→ **Exercise inputs**
════
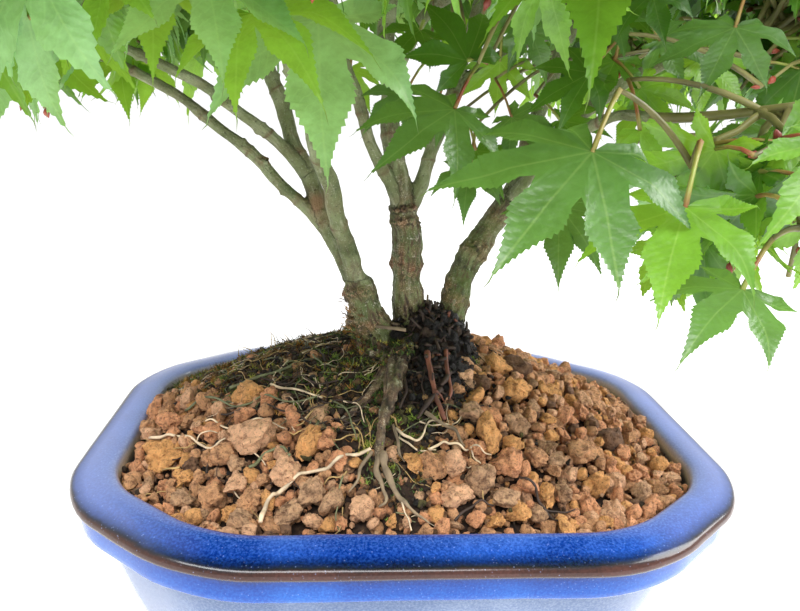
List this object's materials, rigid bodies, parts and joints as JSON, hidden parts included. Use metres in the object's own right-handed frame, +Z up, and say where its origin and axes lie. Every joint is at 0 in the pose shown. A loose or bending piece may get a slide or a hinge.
════
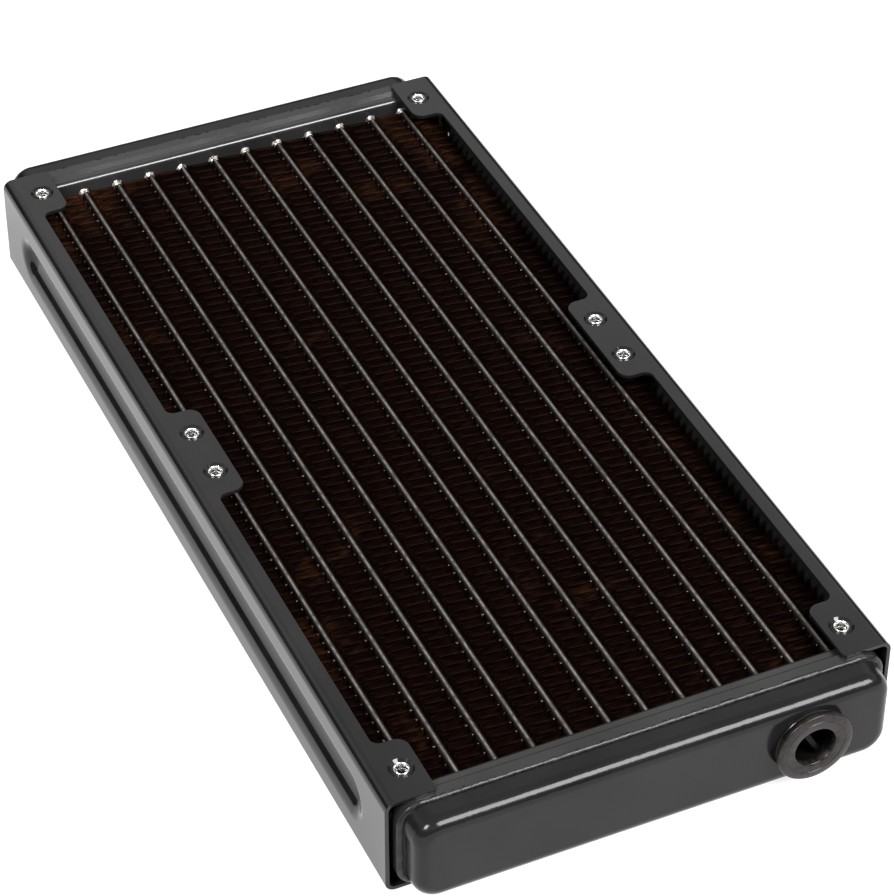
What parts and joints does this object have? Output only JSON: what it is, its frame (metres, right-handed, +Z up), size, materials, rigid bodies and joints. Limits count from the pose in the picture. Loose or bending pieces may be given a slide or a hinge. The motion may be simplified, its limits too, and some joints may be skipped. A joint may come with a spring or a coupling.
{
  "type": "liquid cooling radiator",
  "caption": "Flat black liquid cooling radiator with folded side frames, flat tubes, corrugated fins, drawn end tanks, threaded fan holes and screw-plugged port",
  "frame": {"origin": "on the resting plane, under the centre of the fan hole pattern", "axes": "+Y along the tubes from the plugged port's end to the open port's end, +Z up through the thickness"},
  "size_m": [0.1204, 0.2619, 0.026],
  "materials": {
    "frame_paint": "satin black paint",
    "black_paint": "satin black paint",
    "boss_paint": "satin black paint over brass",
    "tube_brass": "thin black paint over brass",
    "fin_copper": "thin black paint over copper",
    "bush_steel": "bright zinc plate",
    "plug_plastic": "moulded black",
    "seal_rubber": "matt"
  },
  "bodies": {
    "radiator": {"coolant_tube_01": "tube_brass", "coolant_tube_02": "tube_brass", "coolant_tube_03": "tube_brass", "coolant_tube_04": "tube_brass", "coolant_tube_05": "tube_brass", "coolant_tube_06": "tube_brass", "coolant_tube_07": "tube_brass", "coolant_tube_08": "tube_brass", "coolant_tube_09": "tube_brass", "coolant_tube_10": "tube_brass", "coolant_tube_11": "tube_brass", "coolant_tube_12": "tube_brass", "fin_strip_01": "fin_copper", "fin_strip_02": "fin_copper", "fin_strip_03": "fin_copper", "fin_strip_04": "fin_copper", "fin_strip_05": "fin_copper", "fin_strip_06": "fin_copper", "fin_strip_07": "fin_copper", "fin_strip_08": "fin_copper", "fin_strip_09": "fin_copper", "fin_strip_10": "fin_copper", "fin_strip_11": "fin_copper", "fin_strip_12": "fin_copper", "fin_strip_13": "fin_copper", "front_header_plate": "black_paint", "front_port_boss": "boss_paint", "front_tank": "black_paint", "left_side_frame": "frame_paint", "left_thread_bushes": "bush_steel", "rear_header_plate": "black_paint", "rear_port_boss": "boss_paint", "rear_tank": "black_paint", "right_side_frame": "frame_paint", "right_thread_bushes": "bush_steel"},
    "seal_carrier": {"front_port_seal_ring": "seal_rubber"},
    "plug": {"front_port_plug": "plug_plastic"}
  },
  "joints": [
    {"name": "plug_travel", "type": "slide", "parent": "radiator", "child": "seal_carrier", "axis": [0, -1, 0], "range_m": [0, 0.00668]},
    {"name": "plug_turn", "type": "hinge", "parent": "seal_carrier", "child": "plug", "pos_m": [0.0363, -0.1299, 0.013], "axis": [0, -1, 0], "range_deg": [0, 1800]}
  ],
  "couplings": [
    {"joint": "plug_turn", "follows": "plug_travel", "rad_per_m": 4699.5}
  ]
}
════
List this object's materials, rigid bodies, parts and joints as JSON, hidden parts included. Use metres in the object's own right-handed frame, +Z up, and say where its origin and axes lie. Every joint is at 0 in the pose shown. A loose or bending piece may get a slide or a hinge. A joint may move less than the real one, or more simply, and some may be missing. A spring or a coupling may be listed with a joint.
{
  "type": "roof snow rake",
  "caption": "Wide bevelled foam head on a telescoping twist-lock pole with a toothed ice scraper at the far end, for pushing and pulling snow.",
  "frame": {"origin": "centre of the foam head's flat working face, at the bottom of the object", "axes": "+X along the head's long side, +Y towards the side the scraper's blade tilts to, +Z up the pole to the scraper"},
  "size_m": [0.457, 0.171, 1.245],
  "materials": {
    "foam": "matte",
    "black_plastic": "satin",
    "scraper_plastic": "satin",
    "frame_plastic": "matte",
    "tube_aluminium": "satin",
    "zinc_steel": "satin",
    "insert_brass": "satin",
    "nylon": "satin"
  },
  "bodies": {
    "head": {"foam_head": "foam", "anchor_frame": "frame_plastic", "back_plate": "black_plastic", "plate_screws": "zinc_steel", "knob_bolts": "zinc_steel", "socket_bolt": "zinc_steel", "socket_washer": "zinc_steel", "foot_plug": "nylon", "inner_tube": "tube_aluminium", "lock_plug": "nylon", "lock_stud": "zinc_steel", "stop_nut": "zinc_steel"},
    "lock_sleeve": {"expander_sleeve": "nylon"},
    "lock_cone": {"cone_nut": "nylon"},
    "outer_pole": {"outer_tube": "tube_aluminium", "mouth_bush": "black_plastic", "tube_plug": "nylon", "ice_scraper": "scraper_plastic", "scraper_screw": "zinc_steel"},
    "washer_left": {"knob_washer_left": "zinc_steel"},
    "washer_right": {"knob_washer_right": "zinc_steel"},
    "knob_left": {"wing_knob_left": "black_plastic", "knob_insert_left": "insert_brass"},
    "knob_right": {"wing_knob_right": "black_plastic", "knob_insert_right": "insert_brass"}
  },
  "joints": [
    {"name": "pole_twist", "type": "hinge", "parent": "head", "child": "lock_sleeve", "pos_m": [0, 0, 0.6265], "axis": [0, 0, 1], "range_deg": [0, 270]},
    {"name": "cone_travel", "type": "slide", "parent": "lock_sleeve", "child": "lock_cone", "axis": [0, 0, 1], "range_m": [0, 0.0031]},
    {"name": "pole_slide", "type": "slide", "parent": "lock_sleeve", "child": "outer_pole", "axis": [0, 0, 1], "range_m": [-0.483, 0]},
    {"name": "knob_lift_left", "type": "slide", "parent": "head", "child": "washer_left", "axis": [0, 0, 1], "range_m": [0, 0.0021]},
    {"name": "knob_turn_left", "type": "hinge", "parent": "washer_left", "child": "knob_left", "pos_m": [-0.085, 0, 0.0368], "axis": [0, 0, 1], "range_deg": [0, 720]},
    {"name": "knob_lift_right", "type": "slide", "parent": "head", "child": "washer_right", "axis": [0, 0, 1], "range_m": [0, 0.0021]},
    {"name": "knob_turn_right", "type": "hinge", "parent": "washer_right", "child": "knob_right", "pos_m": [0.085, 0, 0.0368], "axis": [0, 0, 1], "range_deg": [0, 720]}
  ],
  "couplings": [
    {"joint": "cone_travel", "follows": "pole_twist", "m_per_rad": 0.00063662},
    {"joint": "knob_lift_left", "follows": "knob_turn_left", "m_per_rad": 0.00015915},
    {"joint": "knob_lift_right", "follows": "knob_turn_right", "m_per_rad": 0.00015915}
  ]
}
════
→ **What you have to do**
Find out how many lines in the listing contain the string "from". Give the number alone.

→ **Complete response**
2